> Aim of the task
Nothing outside the stretch should be returned: give exactly the lines from the line containing "if obj.type not" through the line containing "return low, high", including both.

-- START OF Data shown --

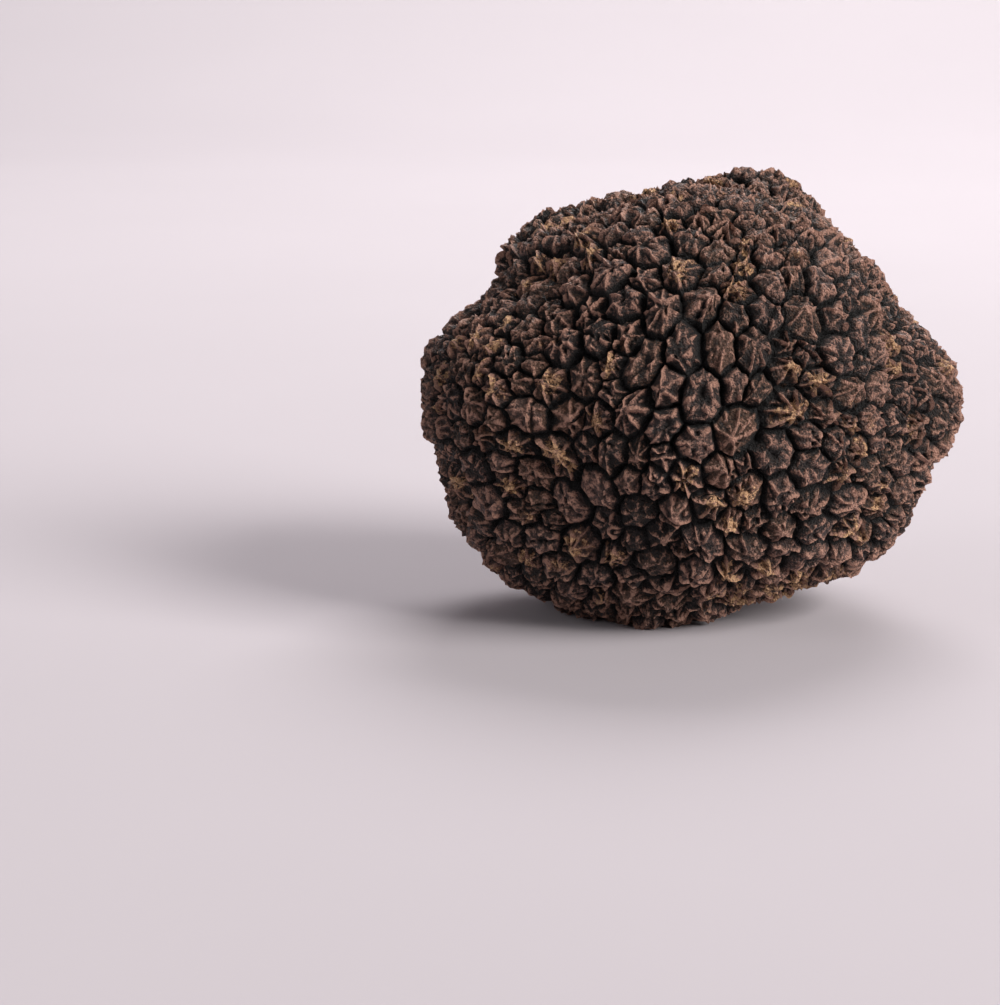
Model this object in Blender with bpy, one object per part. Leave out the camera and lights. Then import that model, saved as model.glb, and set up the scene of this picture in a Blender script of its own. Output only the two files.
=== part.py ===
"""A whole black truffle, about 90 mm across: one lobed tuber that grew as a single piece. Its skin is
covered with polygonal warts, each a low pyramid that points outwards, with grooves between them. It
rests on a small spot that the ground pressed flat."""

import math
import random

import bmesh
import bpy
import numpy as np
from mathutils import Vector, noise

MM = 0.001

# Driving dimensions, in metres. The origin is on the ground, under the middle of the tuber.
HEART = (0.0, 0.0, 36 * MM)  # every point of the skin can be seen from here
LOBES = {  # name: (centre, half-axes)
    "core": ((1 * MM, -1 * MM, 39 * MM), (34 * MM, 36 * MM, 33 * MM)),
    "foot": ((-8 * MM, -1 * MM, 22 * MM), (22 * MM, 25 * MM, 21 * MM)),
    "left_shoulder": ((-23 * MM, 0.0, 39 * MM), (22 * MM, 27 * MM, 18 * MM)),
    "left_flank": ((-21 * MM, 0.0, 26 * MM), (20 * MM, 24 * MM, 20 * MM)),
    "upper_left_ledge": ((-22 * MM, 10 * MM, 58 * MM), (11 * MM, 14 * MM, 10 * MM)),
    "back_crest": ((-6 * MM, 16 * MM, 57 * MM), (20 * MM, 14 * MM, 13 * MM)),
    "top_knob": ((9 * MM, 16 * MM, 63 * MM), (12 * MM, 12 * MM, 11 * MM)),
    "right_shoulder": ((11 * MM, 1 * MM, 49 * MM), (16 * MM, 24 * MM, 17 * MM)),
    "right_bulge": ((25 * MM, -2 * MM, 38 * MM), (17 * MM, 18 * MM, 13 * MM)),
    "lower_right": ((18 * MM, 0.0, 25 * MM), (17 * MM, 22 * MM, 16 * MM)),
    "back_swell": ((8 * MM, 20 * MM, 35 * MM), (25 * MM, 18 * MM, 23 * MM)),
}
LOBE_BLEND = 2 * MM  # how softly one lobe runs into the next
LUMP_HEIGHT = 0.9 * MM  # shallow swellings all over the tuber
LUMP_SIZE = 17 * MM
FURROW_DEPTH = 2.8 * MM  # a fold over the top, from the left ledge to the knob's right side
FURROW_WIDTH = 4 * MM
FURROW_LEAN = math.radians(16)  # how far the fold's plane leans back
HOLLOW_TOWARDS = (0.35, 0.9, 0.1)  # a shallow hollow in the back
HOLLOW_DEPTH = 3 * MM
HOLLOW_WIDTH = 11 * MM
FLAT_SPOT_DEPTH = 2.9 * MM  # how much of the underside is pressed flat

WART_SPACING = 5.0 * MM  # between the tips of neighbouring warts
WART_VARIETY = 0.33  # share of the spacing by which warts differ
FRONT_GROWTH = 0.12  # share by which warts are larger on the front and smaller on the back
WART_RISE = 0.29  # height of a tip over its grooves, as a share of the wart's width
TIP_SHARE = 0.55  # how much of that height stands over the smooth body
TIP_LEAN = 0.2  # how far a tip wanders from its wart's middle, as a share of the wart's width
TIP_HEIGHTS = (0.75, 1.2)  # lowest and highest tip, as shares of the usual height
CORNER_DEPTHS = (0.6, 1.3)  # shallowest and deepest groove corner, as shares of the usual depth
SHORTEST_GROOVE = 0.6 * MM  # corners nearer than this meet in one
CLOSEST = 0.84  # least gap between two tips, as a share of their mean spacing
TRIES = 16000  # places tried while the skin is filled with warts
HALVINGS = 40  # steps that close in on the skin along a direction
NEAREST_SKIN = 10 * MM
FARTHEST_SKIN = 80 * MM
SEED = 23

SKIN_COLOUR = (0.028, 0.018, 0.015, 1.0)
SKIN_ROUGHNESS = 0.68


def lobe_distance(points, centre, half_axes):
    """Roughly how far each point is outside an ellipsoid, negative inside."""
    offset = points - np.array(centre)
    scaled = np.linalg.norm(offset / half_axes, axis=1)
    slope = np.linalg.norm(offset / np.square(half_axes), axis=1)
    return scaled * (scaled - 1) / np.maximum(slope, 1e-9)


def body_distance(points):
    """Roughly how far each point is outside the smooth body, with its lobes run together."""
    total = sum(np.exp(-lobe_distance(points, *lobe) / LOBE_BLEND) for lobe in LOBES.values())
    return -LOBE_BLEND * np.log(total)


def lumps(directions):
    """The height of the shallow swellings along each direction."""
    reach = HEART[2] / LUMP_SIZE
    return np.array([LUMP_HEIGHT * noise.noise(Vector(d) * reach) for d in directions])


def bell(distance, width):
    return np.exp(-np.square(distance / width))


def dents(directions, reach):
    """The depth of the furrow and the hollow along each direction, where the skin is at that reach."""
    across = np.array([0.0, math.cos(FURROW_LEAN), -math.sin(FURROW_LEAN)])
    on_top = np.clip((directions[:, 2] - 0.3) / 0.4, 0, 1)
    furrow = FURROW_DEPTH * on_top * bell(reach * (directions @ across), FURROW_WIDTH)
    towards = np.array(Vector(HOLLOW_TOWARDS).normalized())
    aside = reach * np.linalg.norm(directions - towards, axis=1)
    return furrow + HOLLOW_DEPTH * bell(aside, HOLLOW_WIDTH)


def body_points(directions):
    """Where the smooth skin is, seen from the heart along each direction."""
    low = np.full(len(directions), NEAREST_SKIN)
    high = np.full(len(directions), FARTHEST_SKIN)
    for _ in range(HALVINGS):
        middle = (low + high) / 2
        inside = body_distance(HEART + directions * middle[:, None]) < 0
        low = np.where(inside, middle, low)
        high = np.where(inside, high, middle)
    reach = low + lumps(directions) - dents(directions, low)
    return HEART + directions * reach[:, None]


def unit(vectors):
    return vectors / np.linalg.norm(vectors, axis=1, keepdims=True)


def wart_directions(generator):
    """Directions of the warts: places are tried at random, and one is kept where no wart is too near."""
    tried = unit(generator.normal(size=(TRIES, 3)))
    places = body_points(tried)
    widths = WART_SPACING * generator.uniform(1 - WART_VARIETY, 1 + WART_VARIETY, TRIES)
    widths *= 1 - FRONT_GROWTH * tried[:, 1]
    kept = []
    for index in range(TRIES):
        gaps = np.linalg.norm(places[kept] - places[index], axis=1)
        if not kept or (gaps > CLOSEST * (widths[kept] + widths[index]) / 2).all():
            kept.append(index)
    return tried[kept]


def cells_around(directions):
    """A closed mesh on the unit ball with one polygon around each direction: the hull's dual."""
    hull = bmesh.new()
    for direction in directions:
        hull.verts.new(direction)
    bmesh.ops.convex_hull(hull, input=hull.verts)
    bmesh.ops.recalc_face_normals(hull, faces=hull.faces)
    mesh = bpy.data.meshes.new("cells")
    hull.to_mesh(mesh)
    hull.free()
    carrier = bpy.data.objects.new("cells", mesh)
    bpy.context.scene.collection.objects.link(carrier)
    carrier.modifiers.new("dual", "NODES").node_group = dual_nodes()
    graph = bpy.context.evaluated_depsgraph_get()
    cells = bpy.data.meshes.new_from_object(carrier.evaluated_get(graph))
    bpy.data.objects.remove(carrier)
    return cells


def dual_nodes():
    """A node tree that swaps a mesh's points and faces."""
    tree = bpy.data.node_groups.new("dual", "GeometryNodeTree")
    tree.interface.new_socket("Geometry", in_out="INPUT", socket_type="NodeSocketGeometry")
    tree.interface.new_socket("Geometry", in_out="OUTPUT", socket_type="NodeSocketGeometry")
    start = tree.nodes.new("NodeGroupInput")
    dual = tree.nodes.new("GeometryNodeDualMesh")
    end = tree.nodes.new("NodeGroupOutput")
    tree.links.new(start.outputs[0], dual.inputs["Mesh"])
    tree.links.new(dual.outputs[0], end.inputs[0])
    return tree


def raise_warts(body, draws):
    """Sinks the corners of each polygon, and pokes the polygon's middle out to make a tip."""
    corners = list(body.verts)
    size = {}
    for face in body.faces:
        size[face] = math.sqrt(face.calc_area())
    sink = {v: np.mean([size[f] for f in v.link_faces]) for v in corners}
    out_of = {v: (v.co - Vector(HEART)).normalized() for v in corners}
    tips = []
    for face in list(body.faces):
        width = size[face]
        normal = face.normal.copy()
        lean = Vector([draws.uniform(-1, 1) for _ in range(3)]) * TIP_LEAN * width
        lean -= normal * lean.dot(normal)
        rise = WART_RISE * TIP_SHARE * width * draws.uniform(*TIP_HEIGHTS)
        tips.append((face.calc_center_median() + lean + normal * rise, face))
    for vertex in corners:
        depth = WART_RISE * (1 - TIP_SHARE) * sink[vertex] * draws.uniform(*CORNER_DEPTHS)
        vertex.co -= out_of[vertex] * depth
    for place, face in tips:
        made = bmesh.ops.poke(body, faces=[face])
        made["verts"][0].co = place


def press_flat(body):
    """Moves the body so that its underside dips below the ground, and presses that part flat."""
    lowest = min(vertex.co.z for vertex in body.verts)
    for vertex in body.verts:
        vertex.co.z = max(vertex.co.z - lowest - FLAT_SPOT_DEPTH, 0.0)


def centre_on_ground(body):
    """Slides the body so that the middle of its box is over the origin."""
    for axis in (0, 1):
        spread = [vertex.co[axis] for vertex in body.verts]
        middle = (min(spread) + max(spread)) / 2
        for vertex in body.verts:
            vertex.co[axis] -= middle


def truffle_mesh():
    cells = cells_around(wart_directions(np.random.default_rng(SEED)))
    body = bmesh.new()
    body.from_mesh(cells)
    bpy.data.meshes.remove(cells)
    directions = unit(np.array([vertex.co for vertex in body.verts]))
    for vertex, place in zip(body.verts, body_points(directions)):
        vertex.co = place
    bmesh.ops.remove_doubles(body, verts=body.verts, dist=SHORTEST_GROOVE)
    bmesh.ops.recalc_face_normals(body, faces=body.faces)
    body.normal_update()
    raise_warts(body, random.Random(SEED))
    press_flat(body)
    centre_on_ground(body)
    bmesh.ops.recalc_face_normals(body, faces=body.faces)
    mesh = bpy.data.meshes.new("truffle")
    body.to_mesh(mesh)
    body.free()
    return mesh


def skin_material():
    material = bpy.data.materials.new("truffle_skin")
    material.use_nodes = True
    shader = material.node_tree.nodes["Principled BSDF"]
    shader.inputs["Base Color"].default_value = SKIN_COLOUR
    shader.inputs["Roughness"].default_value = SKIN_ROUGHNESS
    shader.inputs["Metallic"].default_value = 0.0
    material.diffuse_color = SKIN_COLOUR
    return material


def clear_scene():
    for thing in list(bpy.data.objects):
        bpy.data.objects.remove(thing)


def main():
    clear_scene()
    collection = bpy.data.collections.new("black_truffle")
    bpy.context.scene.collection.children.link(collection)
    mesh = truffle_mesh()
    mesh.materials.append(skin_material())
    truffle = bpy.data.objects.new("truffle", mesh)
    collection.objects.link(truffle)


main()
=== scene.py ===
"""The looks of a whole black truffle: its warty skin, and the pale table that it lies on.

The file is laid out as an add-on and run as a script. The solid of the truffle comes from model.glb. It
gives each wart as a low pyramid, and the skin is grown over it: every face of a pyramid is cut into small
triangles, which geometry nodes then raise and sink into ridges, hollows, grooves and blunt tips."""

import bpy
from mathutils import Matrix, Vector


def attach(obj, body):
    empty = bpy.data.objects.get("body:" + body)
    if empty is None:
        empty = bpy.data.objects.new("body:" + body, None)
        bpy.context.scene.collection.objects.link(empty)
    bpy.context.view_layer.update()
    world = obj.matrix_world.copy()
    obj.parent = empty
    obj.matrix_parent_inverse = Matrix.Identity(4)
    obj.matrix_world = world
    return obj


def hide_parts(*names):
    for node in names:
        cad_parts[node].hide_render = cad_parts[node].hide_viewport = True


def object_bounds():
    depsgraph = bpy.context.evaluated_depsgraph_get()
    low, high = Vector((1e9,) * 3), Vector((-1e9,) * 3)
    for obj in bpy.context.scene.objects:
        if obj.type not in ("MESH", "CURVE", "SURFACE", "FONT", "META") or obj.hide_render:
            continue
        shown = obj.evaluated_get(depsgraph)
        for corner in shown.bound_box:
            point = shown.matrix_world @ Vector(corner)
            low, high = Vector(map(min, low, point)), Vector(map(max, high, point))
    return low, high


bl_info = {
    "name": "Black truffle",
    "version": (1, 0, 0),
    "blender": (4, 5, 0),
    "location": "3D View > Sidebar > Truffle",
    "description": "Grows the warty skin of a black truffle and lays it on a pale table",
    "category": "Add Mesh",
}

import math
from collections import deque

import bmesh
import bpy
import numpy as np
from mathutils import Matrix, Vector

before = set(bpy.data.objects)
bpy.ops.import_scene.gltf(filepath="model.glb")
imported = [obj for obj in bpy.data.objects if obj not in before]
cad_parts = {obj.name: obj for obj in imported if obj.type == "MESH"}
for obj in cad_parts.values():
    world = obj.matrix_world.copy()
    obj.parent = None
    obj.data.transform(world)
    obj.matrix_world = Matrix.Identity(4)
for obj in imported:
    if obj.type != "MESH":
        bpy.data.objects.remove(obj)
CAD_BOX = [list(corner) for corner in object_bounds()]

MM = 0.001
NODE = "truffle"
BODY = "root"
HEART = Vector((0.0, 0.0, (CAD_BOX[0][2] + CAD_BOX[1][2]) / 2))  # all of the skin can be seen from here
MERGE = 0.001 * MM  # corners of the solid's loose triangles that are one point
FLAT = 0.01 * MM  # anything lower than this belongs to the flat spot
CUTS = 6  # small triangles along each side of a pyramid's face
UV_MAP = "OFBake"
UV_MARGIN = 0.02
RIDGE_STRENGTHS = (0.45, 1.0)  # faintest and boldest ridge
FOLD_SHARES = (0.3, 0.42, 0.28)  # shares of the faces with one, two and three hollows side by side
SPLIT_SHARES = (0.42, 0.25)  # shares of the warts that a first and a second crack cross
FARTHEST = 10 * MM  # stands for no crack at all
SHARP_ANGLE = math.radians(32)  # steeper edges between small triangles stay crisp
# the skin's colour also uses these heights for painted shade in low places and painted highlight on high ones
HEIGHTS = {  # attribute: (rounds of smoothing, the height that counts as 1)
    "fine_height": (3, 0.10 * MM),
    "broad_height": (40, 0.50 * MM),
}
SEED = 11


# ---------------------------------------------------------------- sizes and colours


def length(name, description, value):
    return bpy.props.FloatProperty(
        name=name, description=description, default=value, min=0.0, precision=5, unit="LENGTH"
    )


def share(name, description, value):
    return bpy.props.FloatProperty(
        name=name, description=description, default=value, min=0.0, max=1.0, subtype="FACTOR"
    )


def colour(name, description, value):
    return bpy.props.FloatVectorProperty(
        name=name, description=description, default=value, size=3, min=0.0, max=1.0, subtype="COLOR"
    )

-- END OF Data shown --

> Final result
        if obj.type not in ("MESH", "CURVE", "SURFACE", "FONT", "META") or obj.hide_render:
            continue
        shown = obj.evaluated_get(depsgraph)
        for corner in shown.bound_box:
            point = shown.matrix_world @ Vector(corner)
            low, high = Vector(map(min, low, point)), Vector(map(max, high, point))
    return low, high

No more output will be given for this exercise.